Aug. 27th, 2005

winterbadger: (loch tay)
After checking with about half the hotels in the Loch Lomond area (Luss, Balloch, Drymen, Arrochar, Tarbet...) and having no luck finding a single room, I gave up and booked a room at the Glasgow Airport Travelodge. Since I have to catch an international flight the next day at 11.45, I might as well be right near the airport. I'll do whatever fun stuff I can in the park on the way down and not have the hassle of having to deal with traffic getting into the city on a weekday morning. *sigh* Which means I just need to get Thursday night lodging nailed down. Other, unrelated stuff )
winterbadger: (editing)
I'm loving this weather. I spent some time in the hammock last night with a book and lots of candles, taking time out to gaze at the flickering light on the windchimes and the bottom of the upstairs deck. Then this morning I lay in bed with more candles and some incense and listened to the rain; it's divine. Tea and toast; the gentle drizzle of rain; cool breezes through my window.
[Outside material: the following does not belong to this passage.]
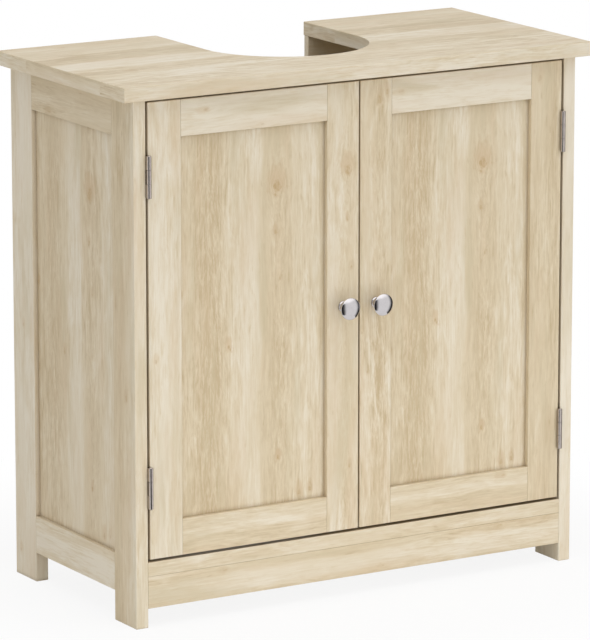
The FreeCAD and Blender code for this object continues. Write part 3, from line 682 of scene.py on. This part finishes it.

I'm thrilled!

Not so thrilled with Mercedes Lackey's "The Serpent's Shadow"; got it off a book sale for $1 and not sure I got my money's worth. I'm giving up about halfway through because I'm really bored and annyoed by writers who (1) rail against sterotypes while employing them (e.g., "men suck because none of them respect women" anyone see the irony there?) and (2) steal other people's characters.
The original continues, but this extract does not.